Frederick Lohden
- With Blackheath F.C. in 1895
- Born: Frederick Charles Lohden 13 June 1871 Hartlepool, England
- Died: 13 April 1954 (aged 82) Cheam, England
- School: Durham School

Rugby union career
- Position: Forward

Amateur team(s)
- Years: Team / Apps / (Points)
- Hartlepool Rovers
- –: Blackheath F.C.
- –: Barbarian F.C.
- –: Durham Counties
- –: Surrey

International career
- Years: Team / Apps / (Points)
- 1893: England / 1 / (2)

= Frederick Lohden =

England international rugby union player

Frederick Charles Lohden OBE (13 June 1871 – 13 April 1954) was an English sportsman who played rugby union as a forward at international level for England in a single game during the 1893 Home Nations Championship. After retiring from playing sport he became a sports administrator, most notably as the chairman of the Lawn Tennis Association.

==Personal history==
Lohden was born in Hartlepool in the north of England on 13 June 1871 to Jacob and Mary Lohden, and christened at Christ Church, Hartlepool on 12 July of that year. He attended Durham School as a youth, completing his education in France and Germany. In 1898 he was married to Margaret Emily Marshall of Broadwater, Sussex.

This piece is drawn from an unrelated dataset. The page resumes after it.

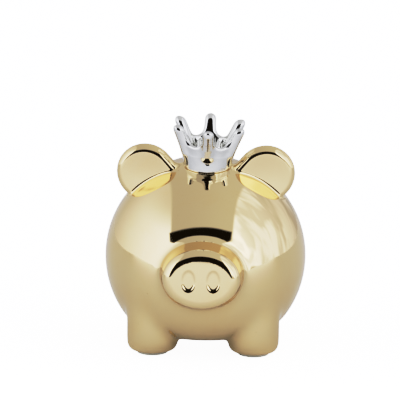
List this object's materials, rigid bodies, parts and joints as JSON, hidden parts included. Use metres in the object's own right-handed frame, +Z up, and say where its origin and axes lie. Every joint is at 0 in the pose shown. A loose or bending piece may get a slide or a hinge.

With the outbreak of the First World War, Lohden, who already had military experience, was promoted to Lieutenant in the 4th Durham Volunteer Artillery. He later joined the East Surrey Regiment. In 1917 he was transferred to the Ministry of Shipping and was placed in charge of Standard Steamers, Russian Steamers and Oilers. He was awarded the Order of the British Empire in the 1919 New Year Honours for his work for the Ministry of Shipping. He later moved to Cheam on the border between London and Surrey where he worked as a shipping broker. Lohden later became the mayor of Sutton and Cheam, and was also made a Justice of the Peace.

==Sporting history==
Lohden showed promise as a sportsman while a youth, making the Durham School rugby XV while still a 15-year-old, the biggest forward in his team. On his return from education in mainland Europe he joined Hartlepool Rovers, and by the age of 19 he was selected to play at county level for Durham. By the 1892/93 season he was playing for one of England's premier clubs, Blackheath. While representing Blackheath he came to the attention of the English selectors and was chosen for the South of England team in the trials of the England squad. He was given his first and only cap in the opening game of the 1893 Home Nations Championship against Wales at the Cardiff Arms Park. The game started well for the English side, opening a 7–0 lead in the first half, one of the two tries scored by Lohden. A further England try at the start of the second half appeared to give England an overwhelming lead only to see an historic Welsh comeback, led by their talismanic captain Arthur Gould, which snatched victory from England in the final minutes. Although Lohden never played for England again, a series of minor injuries ending his career by 1896, he was selected for invitational tourists the Barbarians in 1893, and also represented Surrey county. After retiring from playing he kept up his connection with the sport of rugby by being elected onto the Durham County Rugby Union committee, serving them from 1896 to 1902.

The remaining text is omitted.